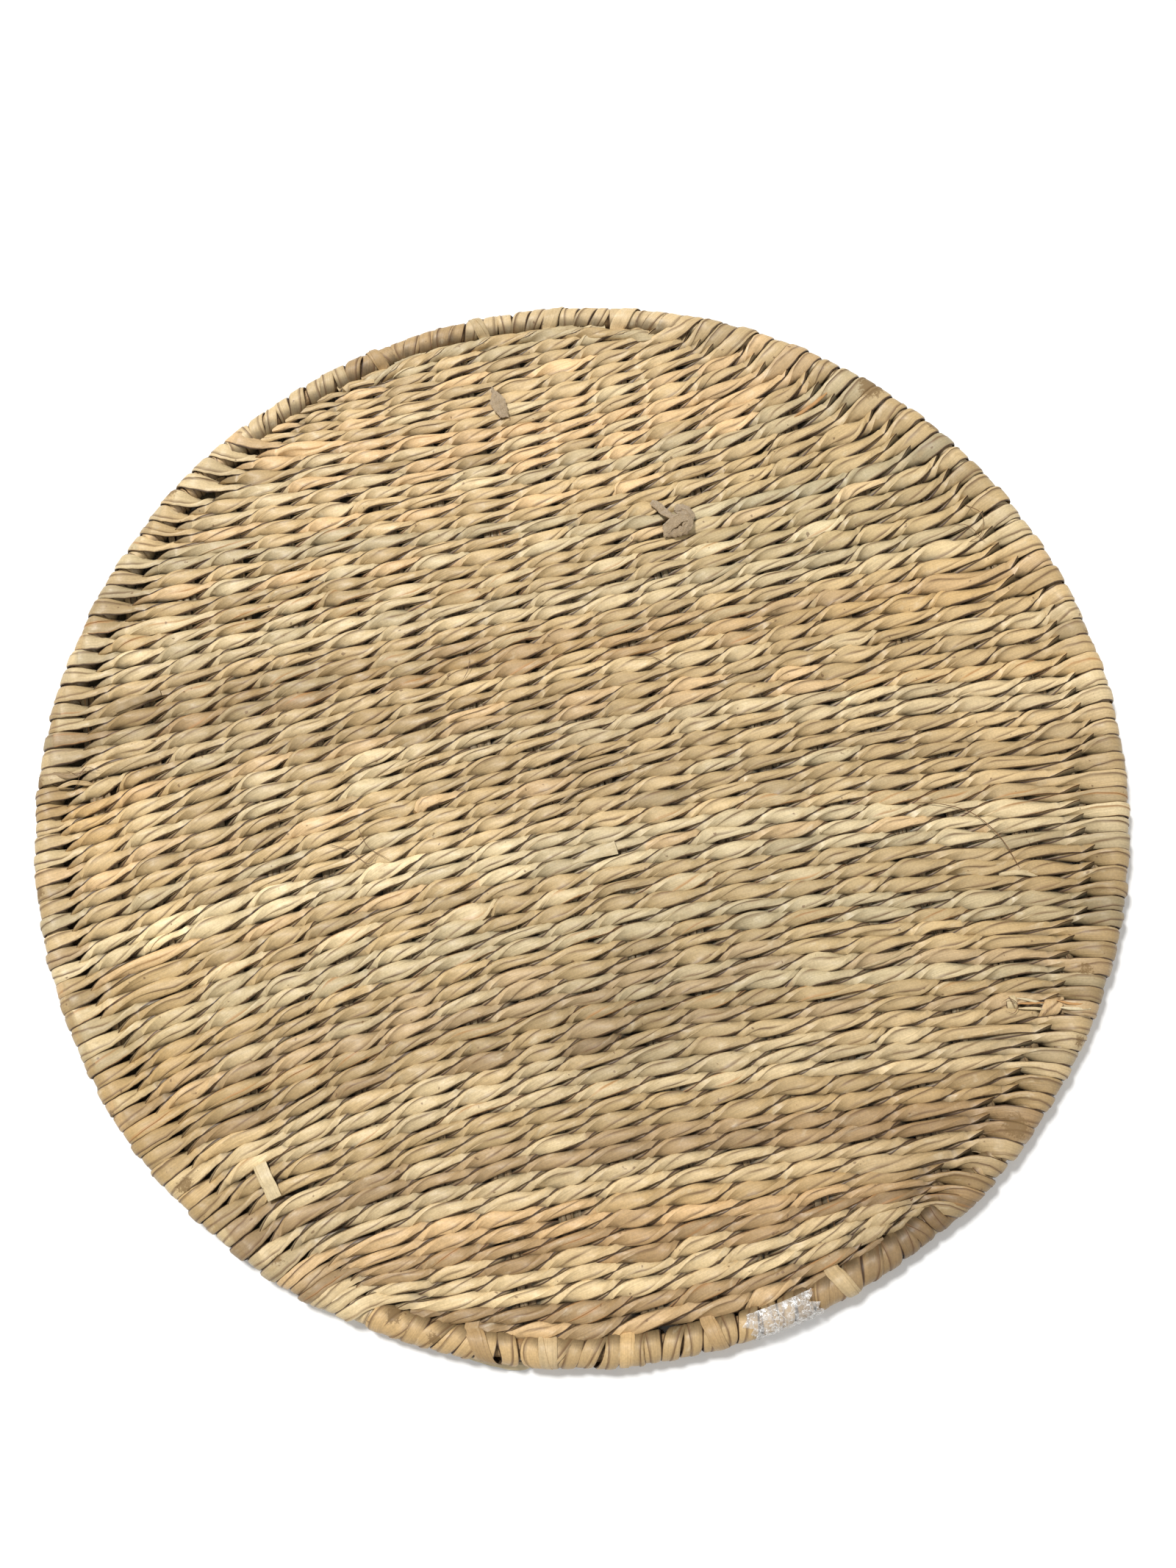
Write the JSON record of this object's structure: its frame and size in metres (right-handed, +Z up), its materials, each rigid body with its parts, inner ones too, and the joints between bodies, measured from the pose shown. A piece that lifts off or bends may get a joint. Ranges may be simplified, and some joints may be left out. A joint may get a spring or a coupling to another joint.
{
  "type": "woven seat pad",
  "caption": "Round flat seat pad, hand-twined from dried leaf strips over hidden stakes and bound round a rigid hoop.",
  "frame": {"origin": "middle of the flat underside of the pad, on the surface it lies on", "axes": "+Z up out of the seat face, +X along the woven rows, +Y along the stakes towards the far rim"},
  "size_m": [0.3999, 0.3999, 0.013],
  "materials": {
    "leaf_strip": "dried leaf strip, satin, straw to tan with grey-green and golden strips",
    "stake_leaf": "dried leaf strip, matte, darker straw",
    "hoop_cane": "bare cane rod",
    "jute": "hairy jute twine",
    "clear_tape": "clear crinkled tape, glossy"
  },
  "bodies": {
    "root": {"rim_hoop": "hoop_cane", "far_binding": "leaf_strip", "near_binding": "leaf_strip", "stake_01": "stake_leaf", "stake_02": "stake_leaf", "stake_03": "stake_leaf", "stake_04": "stake_leaf", "stake_05": "stake_leaf", "stake_06": "stake_leaf", "stake_07": "stake_leaf", "stake_08": "stake_leaf", "stake_09": "stake_leaf", "stake_10": "stake_leaf", "stake_11": "stake_leaf", "stake_12": "stake_leaf", "stake_13": "stake_leaf", "stake_14": "stake_leaf", "stake_15": "stake_leaf", "stake_16": "stake_leaf", "stake_17": "stake_leaf", "stake_18": "stake_leaf", "weft_course_01": "leaf_strip", "weft_course_02": "leaf_strip", "weft_course_03": "leaf_strip", "weft_course_04": "leaf_strip", "weft_course_05": "leaf_strip", "weft_course_06": "leaf_strip", "weft_course_07": "leaf_strip", "weft_course_08": "leaf_strip", "weft_course_09": "leaf_strip", "weft_course_10": "leaf_strip", "weft_course_11": "leaf_strip", "weft_course_12": "leaf_strip", "weft_course_13": "leaf_strip", "weft_course_14": "leaf_strip", "weft_course_15": "leaf_strip", "weft_course_16": "leaf_strip", "weft_course_17": "leaf_strip", "weft_course_18": "leaf_strip", "weft_course_19": "leaf_strip", "weft_course_20": "leaf_strip", "weft_course_21": "leaf_strip", "weft_course_22": "leaf_strip", "weft_course_23": "leaf_strip", "weft_course_24": "leaf_strip", "weft_course_25": "leaf_strip", "weft_course_26": "leaf_strip", "weft_course_27": "leaf_strip", "weft_course_28": "leaf_strip", "weft_course_29": "leaf_strip", "weft_course_30": "leaf_strip", "weft_course_31": "leaf_strip", "weft_course_32": "leaf_strip", "weft_course_33": "leaf_strip", "weft_course_34": "leaf_strip", "weft_course_35": "leaf_strip", "weft_course_36": "leaf_strip", "jute_tab": "jute", "twine_knot": "jute", "tape_patch": "clear_tape"}
  },
  "joints": []
}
================================
§ **Directions**:
Write out the whole listing again. Match it word for word.

§ **Expected answer**:
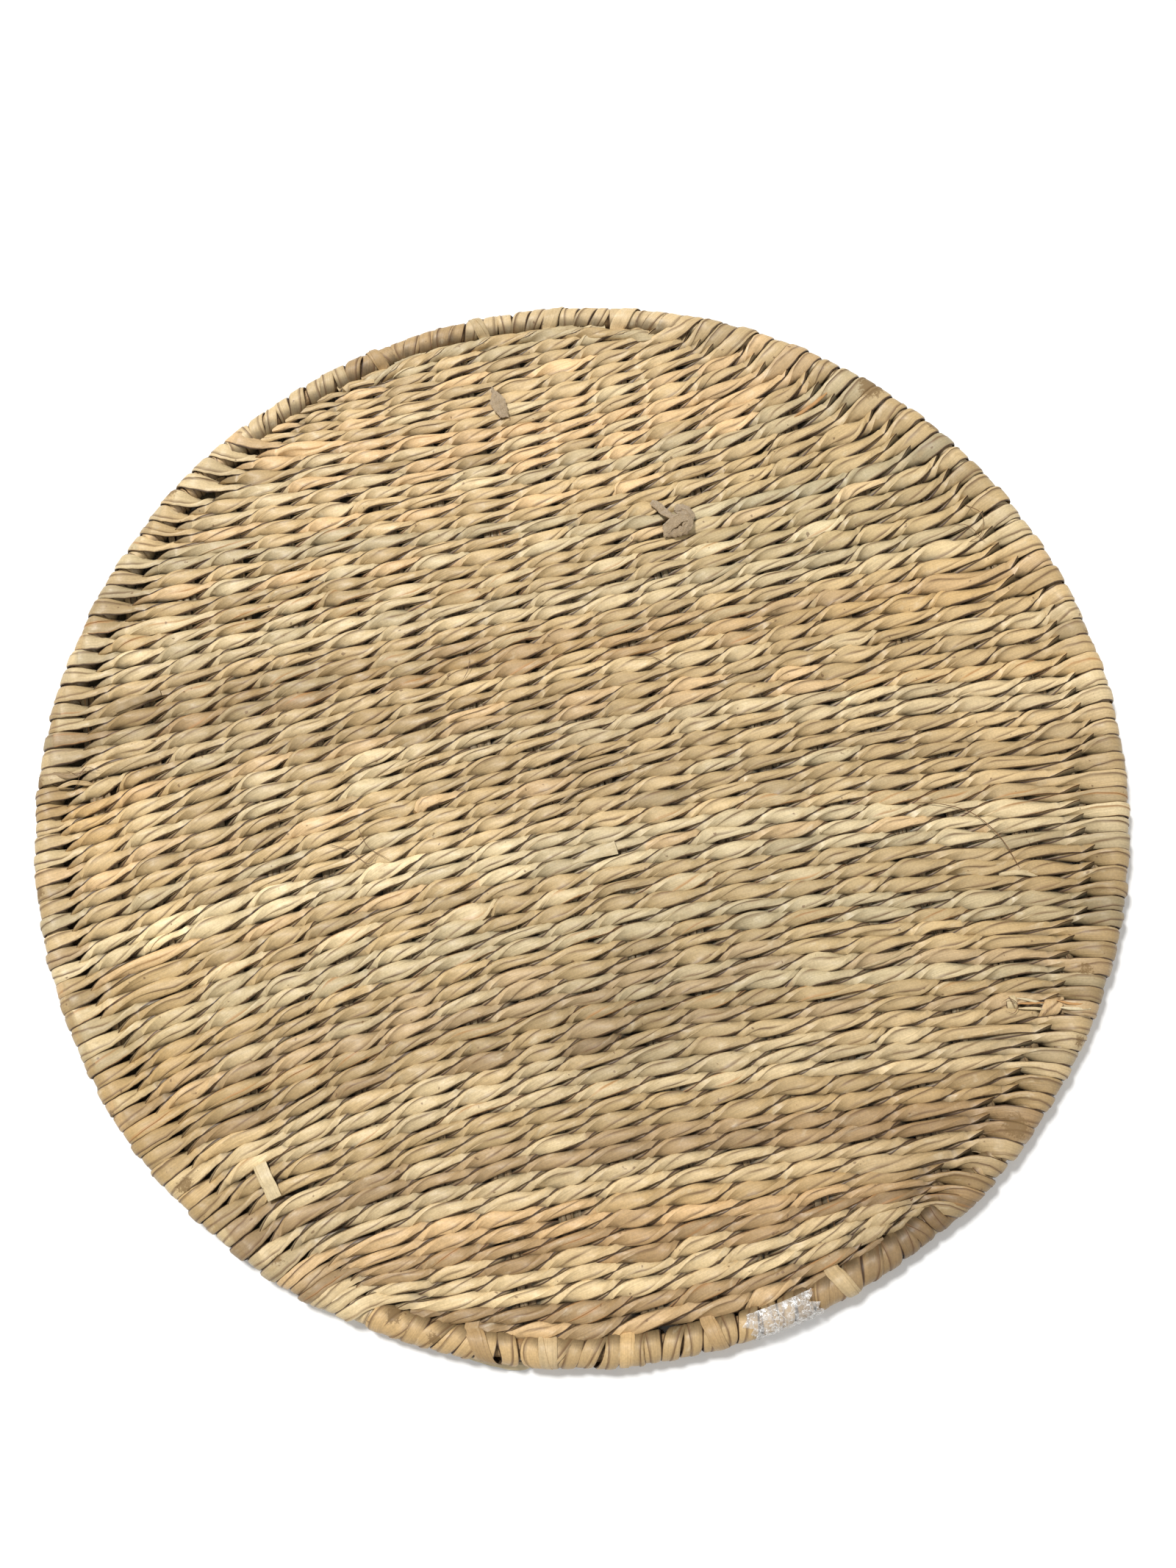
Write the JSON record of this object's structure: its frame and size in metres (right-handed, +Z up), its materials, each rigid body with its parts, inner ones too, and the joints between bodies, measured from the pose shown. A piece that lifts off or bends may get a joint. Ranges may be simplified, and some joints may be left out. A joint may get a spring or a coupling to another joint.
{
  "type": "woven seat pad",
  "caption": "Round flat seat pad, hand-twined from dried leaf strips over hidden stakes and bound round a rigid hoop.",
  "frame": {"origin": "middle of the flat underside of the pad, on the surface it lies on", "axes": "+Z up out of the seat face, +X along the woven rows, +Y along the stakes towards the far rim"},
  "size_m": [0.3999, 0.3999, 0.013],
  "materials": {
    "leaf_strip": "dried leaf strip, satin, straw to tan with grey-green and golden strips",
    "stake_leaf": "dried leaf strip, matte, darker straw",
    "hoop_cane": "bare cane rod",
    "jute": "hairy jute twine",
    "clear_tape": "clear crinkled tape, glossy"
  },
  "bodies": {
    "root": {"rim_hoop": "hoop_cane", "far_binding": "leaf_strip", "near_binding": "leaf_strip", "stake_01": "stake_leaf", "stake_02": "stake_leaf", "stake_03": "stake_leaf", "stake_04": "stake_leaf", "stake_05": "stake_leaf", "stake_06": "stake_leaf", "stake_07": "stake_leaf", "stake_08": "stake_leaf", "stake_09": "stake_leaf", "stake_10": "stake_leaf", "stake_11": "stake_leaf", "stake_12": "stake_leaf", "stake_13": "stake_leaf", "stake_14": "stake_leaf", "stake_15": "stake_leaf", "stake_16": "stake_leaf", "stake_17": "stake_leaf", "stake_18": "stake_leaf", "weft_course_01": "leaf_strip", "weft_course_02": "leaf_strip", "weft_course_03": "leaf_strip", "weft_course_04": "leaf_strip", "weft_course_05": "leaf_strip", "weft_course_06": "leaf_strip", "weft_course_07": "leaf_strip", "weft_course_08": "leaf_strip", "weft_course_09": "leaf_strip", "weft_course_10": "leaf_strip", "weft_course_11": "leaf_strip", "weft_course_12": "leaf_strip", "weft_course_13": "leaf_strip", "weft_course_14": "leaf_strip", "weft_course_15": "leaf_strip", "weft_course_16": "leaf_strip", "weft_course_17": "leaf_strip", "weft_course_18": "leaf_strip", "weft_course_19": "leaf_strip", "weft_course_20": "leaf_strip", "weft_course_21": "leaf_strip", "weft_course_22": "leaf_strip", "weft_course_23": "leaf_strip", "weft_course_24": "leaf_strip", "weft_course_25": "leaf_strip", "weft_course_26": "leaf_strip", "weft_course_27": "leaf_strip", "weft_course_28": "leaf_strip", "weft_course_29": "leaf_strip", "weft_course_30": "leaf_strip", "weft_course_31": "leaf_strip", "weft_course_32": "leaf_strip", "weft_course_33": "leaf_strip", "weft_course_34": "leaf_strip", "weft_course_35": "leaf_strip", "weft_course_36": "leaf_strip", "jute_tab": "jute", "twine_knot": "jute", "tape_patch": "clear_tape"}
  },
  "joints": []
}